* [Exercise aim] List all lines of the data that include the string "record".

* [Input for this task]
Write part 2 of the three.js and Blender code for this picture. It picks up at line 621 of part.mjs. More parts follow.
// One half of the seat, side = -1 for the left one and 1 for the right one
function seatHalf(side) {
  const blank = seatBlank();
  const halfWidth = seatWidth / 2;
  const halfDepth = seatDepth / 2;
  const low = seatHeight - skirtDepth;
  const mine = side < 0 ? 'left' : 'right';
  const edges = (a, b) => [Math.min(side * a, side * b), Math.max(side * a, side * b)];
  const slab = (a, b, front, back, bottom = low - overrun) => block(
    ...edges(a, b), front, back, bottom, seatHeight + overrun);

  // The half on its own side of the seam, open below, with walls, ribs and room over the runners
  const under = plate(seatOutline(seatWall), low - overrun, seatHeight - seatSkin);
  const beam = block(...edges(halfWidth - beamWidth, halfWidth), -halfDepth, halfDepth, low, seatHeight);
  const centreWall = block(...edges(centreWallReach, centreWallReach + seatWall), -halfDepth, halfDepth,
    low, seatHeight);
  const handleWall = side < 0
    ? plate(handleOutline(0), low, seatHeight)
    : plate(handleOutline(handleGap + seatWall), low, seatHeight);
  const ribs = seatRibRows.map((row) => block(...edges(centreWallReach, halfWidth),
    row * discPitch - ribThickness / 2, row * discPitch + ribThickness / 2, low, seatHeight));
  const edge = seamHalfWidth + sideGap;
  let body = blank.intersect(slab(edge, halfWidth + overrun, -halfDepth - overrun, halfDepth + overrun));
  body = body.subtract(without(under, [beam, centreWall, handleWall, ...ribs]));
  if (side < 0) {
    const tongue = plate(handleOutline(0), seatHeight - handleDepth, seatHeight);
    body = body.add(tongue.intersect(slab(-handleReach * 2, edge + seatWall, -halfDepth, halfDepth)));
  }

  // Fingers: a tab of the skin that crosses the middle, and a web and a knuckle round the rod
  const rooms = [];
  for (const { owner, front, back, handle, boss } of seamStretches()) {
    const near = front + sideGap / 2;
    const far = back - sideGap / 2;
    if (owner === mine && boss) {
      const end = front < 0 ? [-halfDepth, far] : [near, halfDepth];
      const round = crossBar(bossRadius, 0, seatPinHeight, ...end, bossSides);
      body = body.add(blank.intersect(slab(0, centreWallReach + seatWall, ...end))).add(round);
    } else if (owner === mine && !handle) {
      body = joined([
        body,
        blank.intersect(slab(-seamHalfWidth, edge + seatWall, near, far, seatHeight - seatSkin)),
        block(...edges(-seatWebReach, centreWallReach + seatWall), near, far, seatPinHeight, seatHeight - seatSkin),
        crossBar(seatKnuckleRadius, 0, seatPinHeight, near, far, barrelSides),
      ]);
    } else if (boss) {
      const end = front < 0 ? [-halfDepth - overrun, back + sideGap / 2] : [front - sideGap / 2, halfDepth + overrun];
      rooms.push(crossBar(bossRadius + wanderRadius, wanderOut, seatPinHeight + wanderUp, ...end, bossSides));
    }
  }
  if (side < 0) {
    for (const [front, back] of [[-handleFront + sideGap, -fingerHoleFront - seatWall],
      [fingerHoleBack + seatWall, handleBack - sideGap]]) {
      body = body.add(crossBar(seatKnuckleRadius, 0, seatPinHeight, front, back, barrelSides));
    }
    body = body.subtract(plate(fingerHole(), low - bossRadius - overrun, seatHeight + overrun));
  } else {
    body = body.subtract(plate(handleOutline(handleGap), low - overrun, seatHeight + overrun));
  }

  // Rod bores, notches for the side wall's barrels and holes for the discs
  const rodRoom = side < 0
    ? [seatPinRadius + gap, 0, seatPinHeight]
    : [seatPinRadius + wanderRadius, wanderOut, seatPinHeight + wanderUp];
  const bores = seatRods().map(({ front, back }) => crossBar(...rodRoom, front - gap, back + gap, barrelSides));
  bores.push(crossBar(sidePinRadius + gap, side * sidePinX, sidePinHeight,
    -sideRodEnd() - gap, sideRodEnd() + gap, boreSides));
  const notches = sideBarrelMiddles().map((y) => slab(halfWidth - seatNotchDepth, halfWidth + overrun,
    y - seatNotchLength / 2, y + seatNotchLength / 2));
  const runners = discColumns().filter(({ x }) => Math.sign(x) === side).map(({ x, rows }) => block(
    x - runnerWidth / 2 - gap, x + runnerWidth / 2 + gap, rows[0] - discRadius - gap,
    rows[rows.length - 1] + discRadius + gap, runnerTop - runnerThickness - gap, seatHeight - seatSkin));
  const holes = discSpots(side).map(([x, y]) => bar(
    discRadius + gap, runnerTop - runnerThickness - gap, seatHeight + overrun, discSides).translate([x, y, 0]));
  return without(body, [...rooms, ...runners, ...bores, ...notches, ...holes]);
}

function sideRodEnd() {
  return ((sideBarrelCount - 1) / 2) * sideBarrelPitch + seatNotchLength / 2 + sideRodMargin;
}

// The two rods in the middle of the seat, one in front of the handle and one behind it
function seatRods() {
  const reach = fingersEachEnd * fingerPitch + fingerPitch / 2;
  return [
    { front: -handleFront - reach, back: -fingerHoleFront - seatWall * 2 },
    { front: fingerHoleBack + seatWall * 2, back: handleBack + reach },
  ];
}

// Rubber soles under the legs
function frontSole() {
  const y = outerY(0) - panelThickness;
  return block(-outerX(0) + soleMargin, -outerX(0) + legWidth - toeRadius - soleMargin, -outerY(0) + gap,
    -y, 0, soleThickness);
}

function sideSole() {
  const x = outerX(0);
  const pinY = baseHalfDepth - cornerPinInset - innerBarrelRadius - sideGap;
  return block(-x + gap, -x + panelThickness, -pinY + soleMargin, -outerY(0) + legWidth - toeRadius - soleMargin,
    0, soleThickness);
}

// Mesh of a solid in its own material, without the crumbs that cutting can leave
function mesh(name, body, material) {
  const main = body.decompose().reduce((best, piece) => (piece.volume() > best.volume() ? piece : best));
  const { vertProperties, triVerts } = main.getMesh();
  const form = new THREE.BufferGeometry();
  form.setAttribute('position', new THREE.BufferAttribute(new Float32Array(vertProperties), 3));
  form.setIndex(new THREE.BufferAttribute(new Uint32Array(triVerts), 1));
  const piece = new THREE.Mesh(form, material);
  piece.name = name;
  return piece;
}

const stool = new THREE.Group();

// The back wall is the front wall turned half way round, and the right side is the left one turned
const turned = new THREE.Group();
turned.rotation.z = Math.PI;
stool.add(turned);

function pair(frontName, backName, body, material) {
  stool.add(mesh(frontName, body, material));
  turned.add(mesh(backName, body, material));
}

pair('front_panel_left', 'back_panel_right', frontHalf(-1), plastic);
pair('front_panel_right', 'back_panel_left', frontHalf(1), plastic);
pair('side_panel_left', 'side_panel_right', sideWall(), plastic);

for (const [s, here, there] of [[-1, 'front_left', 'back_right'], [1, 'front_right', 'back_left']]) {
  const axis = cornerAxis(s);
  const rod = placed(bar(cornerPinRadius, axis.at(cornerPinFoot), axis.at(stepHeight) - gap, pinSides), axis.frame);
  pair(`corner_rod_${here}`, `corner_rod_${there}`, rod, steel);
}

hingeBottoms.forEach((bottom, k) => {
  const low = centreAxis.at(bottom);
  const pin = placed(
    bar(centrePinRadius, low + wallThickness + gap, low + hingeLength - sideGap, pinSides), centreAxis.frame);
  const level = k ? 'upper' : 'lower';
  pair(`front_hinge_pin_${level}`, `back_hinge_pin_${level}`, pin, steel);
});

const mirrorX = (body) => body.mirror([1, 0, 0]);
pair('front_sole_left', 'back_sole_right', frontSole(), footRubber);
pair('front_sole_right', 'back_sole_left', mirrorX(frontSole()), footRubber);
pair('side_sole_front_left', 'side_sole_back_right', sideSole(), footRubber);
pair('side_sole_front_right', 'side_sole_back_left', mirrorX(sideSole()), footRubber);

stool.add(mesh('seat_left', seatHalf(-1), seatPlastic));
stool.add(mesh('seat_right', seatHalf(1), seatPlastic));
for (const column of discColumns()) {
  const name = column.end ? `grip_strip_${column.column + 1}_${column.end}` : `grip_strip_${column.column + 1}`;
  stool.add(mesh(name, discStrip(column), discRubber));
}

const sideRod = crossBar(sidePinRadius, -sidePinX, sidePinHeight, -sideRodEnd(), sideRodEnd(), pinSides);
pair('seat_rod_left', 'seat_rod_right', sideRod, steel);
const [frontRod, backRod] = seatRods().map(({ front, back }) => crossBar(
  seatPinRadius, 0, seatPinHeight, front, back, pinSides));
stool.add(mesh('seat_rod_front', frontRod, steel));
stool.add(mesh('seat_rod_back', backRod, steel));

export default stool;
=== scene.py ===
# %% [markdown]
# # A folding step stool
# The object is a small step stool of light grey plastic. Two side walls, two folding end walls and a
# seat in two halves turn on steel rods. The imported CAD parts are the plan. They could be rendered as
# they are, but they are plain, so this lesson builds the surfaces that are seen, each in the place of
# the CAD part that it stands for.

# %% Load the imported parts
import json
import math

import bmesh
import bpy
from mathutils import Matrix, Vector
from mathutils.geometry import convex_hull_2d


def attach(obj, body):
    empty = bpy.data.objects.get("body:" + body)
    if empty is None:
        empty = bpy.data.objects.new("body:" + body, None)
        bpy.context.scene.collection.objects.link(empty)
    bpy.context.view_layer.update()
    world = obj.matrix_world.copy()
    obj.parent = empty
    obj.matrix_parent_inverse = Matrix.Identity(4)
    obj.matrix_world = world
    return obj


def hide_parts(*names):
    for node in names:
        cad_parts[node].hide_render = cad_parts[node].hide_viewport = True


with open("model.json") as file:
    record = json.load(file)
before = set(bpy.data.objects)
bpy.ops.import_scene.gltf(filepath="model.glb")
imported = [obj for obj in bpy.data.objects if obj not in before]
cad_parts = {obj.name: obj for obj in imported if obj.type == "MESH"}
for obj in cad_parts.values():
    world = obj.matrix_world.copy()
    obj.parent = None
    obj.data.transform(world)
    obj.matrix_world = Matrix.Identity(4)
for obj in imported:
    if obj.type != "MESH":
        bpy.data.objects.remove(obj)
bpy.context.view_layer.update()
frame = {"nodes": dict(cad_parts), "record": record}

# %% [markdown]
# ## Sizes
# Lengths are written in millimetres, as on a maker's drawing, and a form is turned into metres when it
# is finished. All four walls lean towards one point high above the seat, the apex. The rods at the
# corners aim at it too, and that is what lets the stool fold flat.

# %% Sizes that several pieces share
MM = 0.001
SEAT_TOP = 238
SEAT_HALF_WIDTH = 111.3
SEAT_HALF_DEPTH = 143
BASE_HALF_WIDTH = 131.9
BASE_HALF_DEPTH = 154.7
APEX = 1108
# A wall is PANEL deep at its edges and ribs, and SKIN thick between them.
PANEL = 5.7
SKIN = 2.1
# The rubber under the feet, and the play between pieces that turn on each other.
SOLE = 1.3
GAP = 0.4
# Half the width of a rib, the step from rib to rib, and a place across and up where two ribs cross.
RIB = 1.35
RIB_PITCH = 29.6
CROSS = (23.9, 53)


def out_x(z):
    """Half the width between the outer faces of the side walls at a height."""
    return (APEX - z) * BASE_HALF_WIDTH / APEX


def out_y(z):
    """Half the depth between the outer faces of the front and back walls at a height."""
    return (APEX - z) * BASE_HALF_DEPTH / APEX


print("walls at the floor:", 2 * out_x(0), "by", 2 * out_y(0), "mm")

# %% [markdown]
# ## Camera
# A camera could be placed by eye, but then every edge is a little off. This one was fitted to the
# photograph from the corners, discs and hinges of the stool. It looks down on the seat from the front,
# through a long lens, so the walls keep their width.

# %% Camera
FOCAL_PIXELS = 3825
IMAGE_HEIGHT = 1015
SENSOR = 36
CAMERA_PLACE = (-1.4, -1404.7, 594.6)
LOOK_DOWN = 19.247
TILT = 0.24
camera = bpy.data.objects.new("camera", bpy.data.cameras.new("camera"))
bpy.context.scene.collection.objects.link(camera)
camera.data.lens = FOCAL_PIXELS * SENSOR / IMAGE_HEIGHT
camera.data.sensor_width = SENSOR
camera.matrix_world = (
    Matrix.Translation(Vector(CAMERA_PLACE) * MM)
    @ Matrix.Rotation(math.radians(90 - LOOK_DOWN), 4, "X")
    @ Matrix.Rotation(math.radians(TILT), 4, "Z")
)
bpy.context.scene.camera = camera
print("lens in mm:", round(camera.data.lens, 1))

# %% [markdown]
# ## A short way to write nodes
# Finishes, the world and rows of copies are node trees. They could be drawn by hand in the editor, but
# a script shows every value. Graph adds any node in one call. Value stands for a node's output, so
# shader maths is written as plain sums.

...

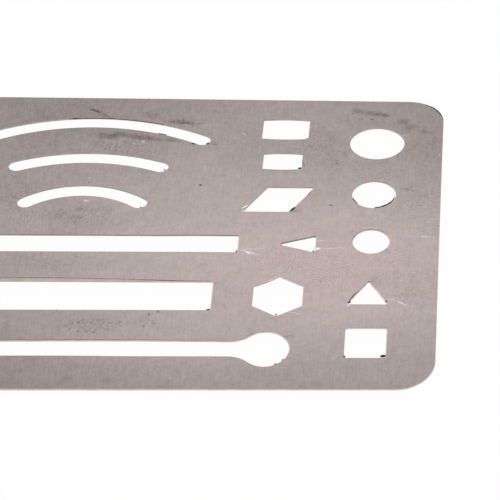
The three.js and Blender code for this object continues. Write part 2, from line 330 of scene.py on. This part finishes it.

* [In response]
    record = json.load(file)
frame = {"nodes": dict(cad_parts), "record": record}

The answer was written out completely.